Microsoft South Africa announced today that it has launched enterprise-grade data centres in Johannesburg and Cape Town.

The data centres will allows customers to access the company’s Azure cloud services, with more offerings coming later this year.

At an event led by MD of Microsoft South Africa Lillian Barnard and Yousef Khalidi, corporate vice president of Azure Networking at Microsoft, the company said its data centres in South Africa put the country among key global regions.

“These are the first hyperscale data centres on the continent,” said Khalidi, adding that this launch is only “the tip of the iceberg” for the country.

The launch comes after Microsoft announced in 2017 that it would open data centres for its Microsoft Azure, Office 365, and Dynamics 365 services locally.

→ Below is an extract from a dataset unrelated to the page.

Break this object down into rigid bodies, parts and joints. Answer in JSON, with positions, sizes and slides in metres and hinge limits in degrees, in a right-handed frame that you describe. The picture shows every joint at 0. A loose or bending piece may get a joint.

These data centres were expected to be installed in Johannesburg and Cape Town in 2018, but Microsoft failed to complete the project on time.

The details

Speaking to MyBroadband, Khalidi said Microsoft does not disclose how much it spends on its data centres, but that the investment is part of a multi-million dollar play in the country.

When asked about where Microsoft’s data centres are located, and whether they had partnered with providers like Teraco or Internet Solutions, Khalidi said this information is confidential due to security and privacy standards which must be maintained.

The quality of the service, however, is guaranteed – with the SLA it gives clients Microsoft’s responsibility.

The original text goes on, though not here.